In the world of film, great trilogies can be difficult to achieve. For every Star Wars, episodes IV to VI, of course, there is a Godfather, where one leaves you almost thoroughly satisfied and the other says “we should have stopped at part 2.” As a filmmaker, M. Night Shyamalan has certainly had his share of greatness mixed with not so great. One would argue that The Sixth Sense was highly masterful as opposed to The Last Airbender which left much to be desired.

This past weekend the director’s newest work, Glass starring Bruce Willis, Samuel L. Jackson, James McAvoy, Anya Taylor-Joy, Spencer Treat Clark, Charlayne Woodward, and Sarah Paulson was released. The film is the final part of a trilogy which began with Unbreakable in 2000 and Split released in 2016. The trilogy revolves around the existence, and implications, of superheroes and supervillains in the real world.

The characters from the two previous films continue their individual paths of the hero David Dunn, played by Willis, the intellectual villain and titular character Elijah Price or Mr. Glass, portrayed by Jackson, and the “brute” villain with multiple personalities Kevin Wendall Crumb, played by McAvoy.

The story brings all three together after each is confined to a mental institution where their abilities, viewed as baseline mental disorders, are analyzed by psychologist Dr. Ellie Staple who believes their conditions are a form of delusions of grandeur. Through the course of the film, the characters are explored and, in true M. Night fashion, a myriad of plot twists and turns lead to a final conclusion which can launch the viewer in several directions depending on how they embrace the story.

A singular aspect one must realize when watching Glass is that it in every way is a superhero movie, but not. The film’s strength, as with the previous entries, is that it thrusts the viewer into a “real world” of superheroes and supervillains. This subtlety of content erases the ultra-fantastic elements of costumed teams of powered individuals fighting cosmic beings while placing the viewer in a possible, relatable, reality where disbelief is less suspended.

However, a soft weakness is, as, with any sequel, one must know the prior films. Glass is not a movie to walk into without watching Unbreakable or Split. There are literally only two new characters in the film with little points of extended explanation of the established characters. Thus, with no knowledge of the original players, the viewer will more than likely not grasp certain elements of the story. The film expects you to jump in and start swimming.

Overall, the film is a masterful conclusion to the series which started with Unbreakable. Truth be told, I have been waiting for this movie since I saw Unbreakable. As a die-hard comic book fan, one might say my appreciation lies solely in the superhuman subject matter. However, this aspect, though very important, is tertiary to the telling of a great story.

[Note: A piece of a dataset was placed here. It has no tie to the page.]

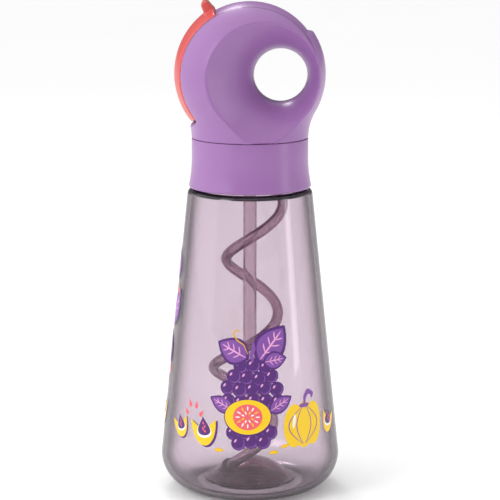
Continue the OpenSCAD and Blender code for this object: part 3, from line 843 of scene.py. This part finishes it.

Shyamalan wove a tale of absolute fantasy and absolute reality that is impossible to ignore. While some critique the film in the context of high-level known superhero films, it would be best to judge the movie, and its setting, in a class by itself. In comic book terms, there are serials and then there are graphic novels, Glass and its predecessors are the latter. As previously stated, know the two other films and once viewed, one shall certainly enjoy and value Glass.